The book is concerned with the fact that the US business system remains distinctive in many ways from the business systems in which its MNCs operate overseas (in this case, subsidiaries based in four European countries). This raises key questions addressed by the various chapters. The principal objective of the book is to examine how human resources are managed across borders within US MNCs and the extent to which employment relations policies and practices are influenced by their origins in the home business system. Further objectives are to consider how successfully US MNCs are able to transfer HR practices to their subsidiaries and to examine the extent to which transferred parent practices are shaped and “hybridized” by the specific conditions of the various host business systems.

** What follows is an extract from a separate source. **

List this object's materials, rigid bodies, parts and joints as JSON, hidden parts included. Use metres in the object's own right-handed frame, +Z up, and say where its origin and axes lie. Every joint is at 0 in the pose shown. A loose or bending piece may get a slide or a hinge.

The volume is made up of thirteen chapters which are divided into four distinct parts. Part one comprises the first two chapters. Chapter one is introductory and outlines the book’s principal theoretical contribution. That is, to elucidate the ways in which MNCs take advantage of “indeterminate spaces,” which can be found even in the most highly regulated national business systems, and shape host institutions to suit their own needs. A further contribution is that it considers the role of micropolitics and how the interests of actors company-wide may impact upon the smooth, “top-down” flow of organizational strategies, policies and practices. Chapter two develops a robust conceptual framework underpinning the study.

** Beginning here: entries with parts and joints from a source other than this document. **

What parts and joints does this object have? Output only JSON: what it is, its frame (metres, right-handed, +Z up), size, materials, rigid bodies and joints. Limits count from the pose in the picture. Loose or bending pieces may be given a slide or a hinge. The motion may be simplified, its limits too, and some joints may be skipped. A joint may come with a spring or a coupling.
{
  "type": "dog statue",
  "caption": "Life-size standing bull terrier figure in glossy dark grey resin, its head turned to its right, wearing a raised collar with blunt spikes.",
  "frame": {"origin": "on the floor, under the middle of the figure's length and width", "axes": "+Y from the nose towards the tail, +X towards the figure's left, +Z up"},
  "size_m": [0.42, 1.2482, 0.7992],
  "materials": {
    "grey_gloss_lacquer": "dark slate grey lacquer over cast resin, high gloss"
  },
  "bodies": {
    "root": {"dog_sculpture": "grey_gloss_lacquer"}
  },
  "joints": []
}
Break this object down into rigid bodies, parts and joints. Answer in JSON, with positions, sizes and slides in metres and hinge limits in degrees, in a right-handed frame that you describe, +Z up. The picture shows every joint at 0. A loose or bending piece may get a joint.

Part two comprises chapters three to five. The first of these gives an overview of the US business system, exploring the factors which make it distinctive from other business systems and how this in turn shapes the approach to managing employment relations in US MNCs. The strength of this overview is that it takes the analysis beyond the broad concept of liberal and coordinated market economies, demonstrating how business systems vary within these different classifications. Similarly, chapter four considers the key features of the host business systems, namely, the UK, Ireland, Germany and Spain, and in particular explores how they exhibit varying degrees of “openness” to the transfer of novel HR practices from the US parent. The last chapter provides an overview of the organizational context of the case study firms, notably reflecting the wide sectoral spread of the study.

Part three presents the study’s empirical findings. Each chapter is dedicated to a specific area of HRM/IR, namely: collective employment relations, employee participation and the role of unions, the management of pay and performance, the management of diversity and finally, the management of managerial careers. Such practices have been selected because they represent areas of HRM/IR where US MNCs are particularly innovative and aim to diffuse practice company-wide. The chapters are uniformly structured which greatly aides the reader in making cross-practice comparisons. In short, the book explores the manner and extent to which these various policies and practices are embedded in the US institutional context, the mechanisms through which they are transferred to their subsidiaries and finally, the ways in which such policies and practices are accepted, rejected or modified within the host country. Whilst it is not possible to discuss the findings here in any detail, what is clearly demonstrated by these chapters is the sheer complexity involved in transferring practice between business systems. It is also illustrated that the ease of transfer is contingent upon the nature of the practice and the degree of host country institutional, legal and cultural compatibility with that practice.

Part four focuses upon issues of process and structure. The first chapter in this section makes a particularly insightful contribution to our understanding. It considers the ongoing challenge that corporate HR faces in determining the balance between central control and local autonomy in employment relations policy and practice. Whilst it is widely accepted that US MNCs tend to take a highly centralized approach, literature has not adequately explained why this is so or considered how the centralization-decentralization balance has evolved over time. The authors thoughtfully examine these issues and provide insight into how they may be influenced.

This volume makes an important contribution to our understanding of managing employment relations in American MNCs. The strength of the book lies in its sophisticated approach to the analysis of MNC behaviour. Whilst the book’s main focus is on exploring the interactions between the influences of parent and host systems, the authors have taken the analysis beyond a national-institutional approach. They incorporate other levels of influence which are important for understanding MNC behaviour in a context of global dynamism. In particular, they examine the influence of the sub- and supra-national levels. Thus, the authors importantly acknowledge how sector effects may cause variation in HR strategies, policies and structures within US MNCs. Similarly, they explore how regional level structures are evolving at company level. For example, they consider how HR functions, where they exist at European regional level, act as a buffer or refractor, re-shaping and “hybridizing” employment relations policies and practices as they transfer from the parent to the European subsidiaries.

The book concludes with a comprehensive overview of how the research might best be extended. It highlights the usefulness of conducting further research in MNCs originating from less dominant business systems, where a more geocentric approach to the management of employment relations might emerge. There is a need to extend this research to non-US owned MNCs, further comparative studies have potential to reveal the ways in which employment relations in US MNCs is distinctive. This volume provides an excellent template for further research.